Sunday, September 6, 2015

Rehearsing for The End of the World



     
     I've just spent a couple of days in Arnold, California with Armando Silva and Roland Langlois. We've been the best of friends for almost 40 years and the stories that we've generated are epic. There are no words with which to truly define the depth of our relationships. Primarily, we laugh. A lot. There have been times when we had to lie on the floor and curl into fetal positions and beg the others to stop laughing so that we could breathe. We are still able to do that and I couldn't be more delighted. We have listened to music, watched baseball, gone camping, lost friends, been married and divorced,  drunk and sober, worked, retired, become ill and recovered. There are children and wives and houses and all of the stuff that life is composed of but mostly, every time we see each other, we laugh like madmen. These men are immensely smart and funny but the level of humor varies widely. We are crude occasionally, and also sad and stupid and silly but there have been astonishing romantic episodes, deep heartbreak and innumerable late night conversations that border on the profound, the philosophical and, often, the seriously insane. We tried to duplicate the above photo that Armando pulled out of a drawer. None of us (not one of us) can remember where and when it was made. We calculate it was taken between 25 and thirty years ago. We analyzed haircuts, eyeglasses, dentition, but we were completely at a loss. In those days alcohol and drugs were generally a part of every gathering and the only thing we can conclude is that we may have been loaded. Or not.
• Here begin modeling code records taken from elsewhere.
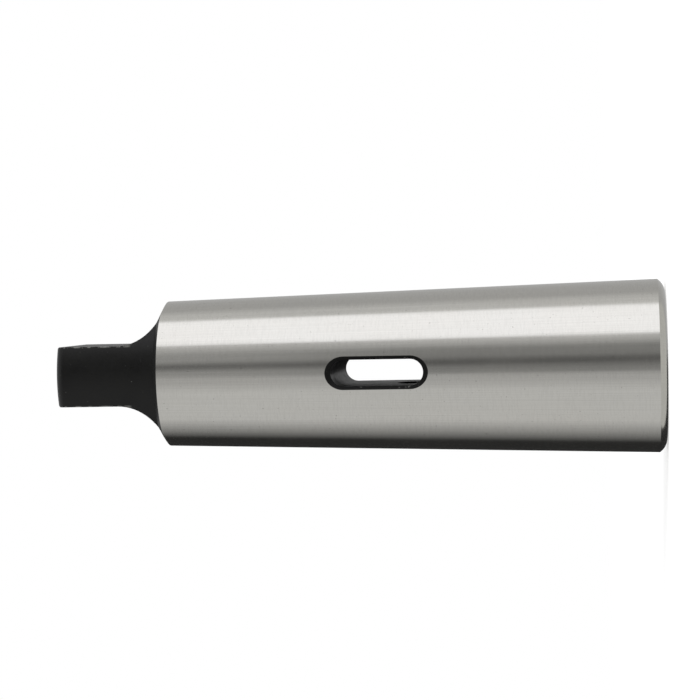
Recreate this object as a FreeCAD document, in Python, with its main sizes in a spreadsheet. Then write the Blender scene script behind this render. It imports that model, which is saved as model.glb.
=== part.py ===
"""Reducing sleeve for tapered shanks: a hardened, ground cone with a tang at its small end,
a taper socket in its large end and a drift slot through it.

Frame: millimetres. The axis is Z, the large end's face lies in the plane z = 0 with the
origin at its centre, and the tang points to +Z. The tang's flats face +X and -X. The drift
slot runs through along Y, so its side walls are parallel to the tang's flats.
"""
import FreeCAD, Part
import math
import os
import Sketcher
from FreeCAD import Placement, Rotation, Vector

NODE = "taper_sleeve"

# Driving dimensions. Lengths are in millimetres, angles in degrees, tapers on the diameter.
SIZES = {
    # outside: ground cone, rounded rim of the large end, turned tang
    "face_diameter": 44.74,
    "outer_taper": 0.05263,
    "cone_length": 129.6,
    "rim_radius": 4.5,
    "rim_depth": 1.9,
    "shoulder_step": 1.1,
    "shoulder_length": 1.0,
    "tang_length": 26.4,
    "tang_end_radius": 2.0,
    # milled flats of the tang
    "tang_thickness": 15.5,
    "tang_corner_radius": 0.9,
    "runout_radius": 11.0,
    "runout_dip": 0.4,
    "cutter_overrun": 2.0,
    # socket in the large end
    "socket_diameter": 17.78,
    "socket_taper": 0.04995,
    "socket_taper_length": 57.7,
    "bore_length": 9.3,
    "drill_point_angle": 118.0,
    "mouth_chamfer": 1.0,
    # drift slot
    "slot_width": 6.7,
    "slot_length": 23.6,
    "slot_overlap": 5.8,
    "slot_chamfer": 1.35,
    # centre hole in the tang's end
    "centre_diameter": 8.5,
    "pilot_diameter": 4.0,
    "pilot_depth": 9.5,
    "centre_angle": 60.0,
}

# Dimensions that follow from the driving ones, as expressions over the sheet.
OVERALL_LENGTH = "(Sizes.cone_length + Sizes.tang_length)"
CREASE_RADIUS = "(Sizes.face_diameter - Sizes.rim_depth * Sizes.outer_taper) / 2"
CONE_END_RADIUS = "(Sizes.face_diameter - Sizes.cone_length * Sizes.outer_taper) / 2"
TANG_RADIUS = f"({CONE_END_RADIUS} - Sizes.shoulder_step)"
SHOULDER_HEIGHT = "Sizes.cone_length + Sizes.shoulder_length"
RUNOUT_FOOT = "(Sizes.cone_length - Sizes.runout_dip)"
MOUTH_RADIUS = "Sizes.socket_diameter / 2 + Sizes.mouth_chamfer"
SEAT_RADIUS = "(Sizes.socket_diameter - Sizes.mouth_chamfer * Sizes.socket_taper) / 2"
BORE_RADIUS = "(Sizes.socket_diameter - Sizes.socket_taper_length * Sizes.socket_taper) / 2"
BORE_DEPTH = "(Sizes.socket_taper_length + Sizes.bore_length)"
DRILL_TIP = f"{BORE_DEPTH} + {BORE_RADIUS} / tan(Sizes.drill_point_angle / 2)"
SLOT_CENTRE = f"({BORE_DEPTH} - Sizes.slot_overlap + Sizes.slot_length / 2)"
SLOT_SURFACE = f"(Sizes.face_diameter - {SLOT_CENTRE} * Sizes.outer_taper) / 2"
CHAMFER_FLOOR = f"({SLOT_SURFACE} - Sizes.slot_chamfer)"
CHAMFER_SINK = "Sizes.slot_width / 4"
CHAMFER_RISE = "(Sizes.slot_chamfer + Sizes.cutter_overrun)"
CONE_TILT = "-atan(Sizes.outer_taper / 2)"
PILOT_TOP = (f"{OVERALL_LENGTH} - (Sizes.centre_diameter - Sizes.pilot_diameter) / 2"
             " / tan(Sizes.centre_angle / 2)")

# Sketcher numbers its own axes -1 and -2 and a piece's points 1 to 3. A sketch's origin is the
# start of its x axis.
X_AXIS, Y_AXIS = range(-1, -3, -1)
START, END, CENTRE = range(1, 4)
ROOT = (X_AXIS, START)


# ---------------------------------------------------------------- sheet and sketch helpers

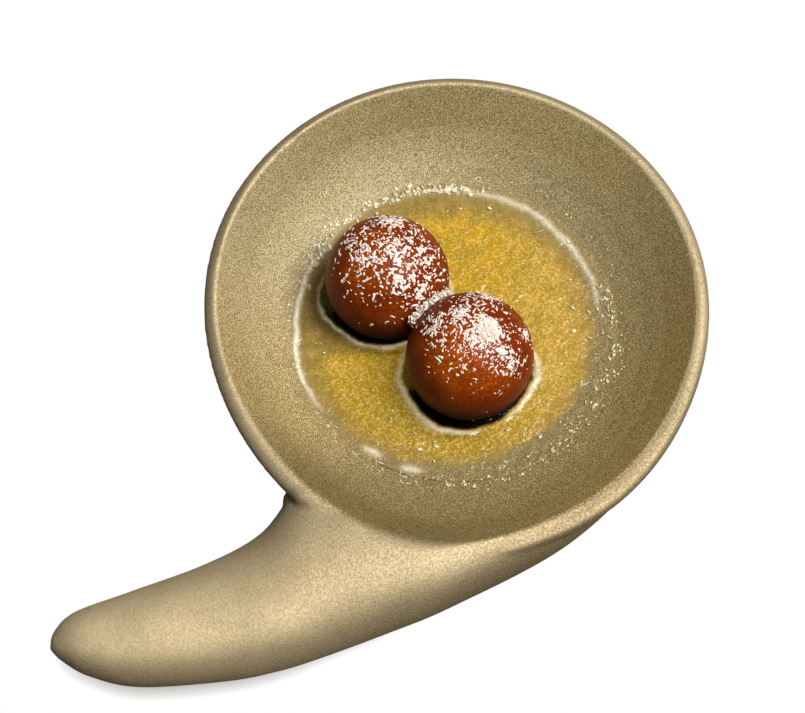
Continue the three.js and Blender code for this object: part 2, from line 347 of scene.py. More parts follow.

Forgetting is part of getting old. I'm completely happy that we are lifelong friends. Fuck age, fuck sickness and death and forgetting. Just Fuck It. We laugh at death. We laugh at everything. We should be more adult, I guess, but that bell has been rung, that ship has sailed, the horse has left the barn. I'm sure I can think of other metaphors to indicate that I no longer give a crap, or have time for guilt, fear, the feelings of other people.
     I'll post more as this road trip unrolls and I slip into the past, drive around California, confront the present and run from the future. By the way, isn't the quality of the picture from the unremembered photo booth  a lot better than the one taken with the iPad?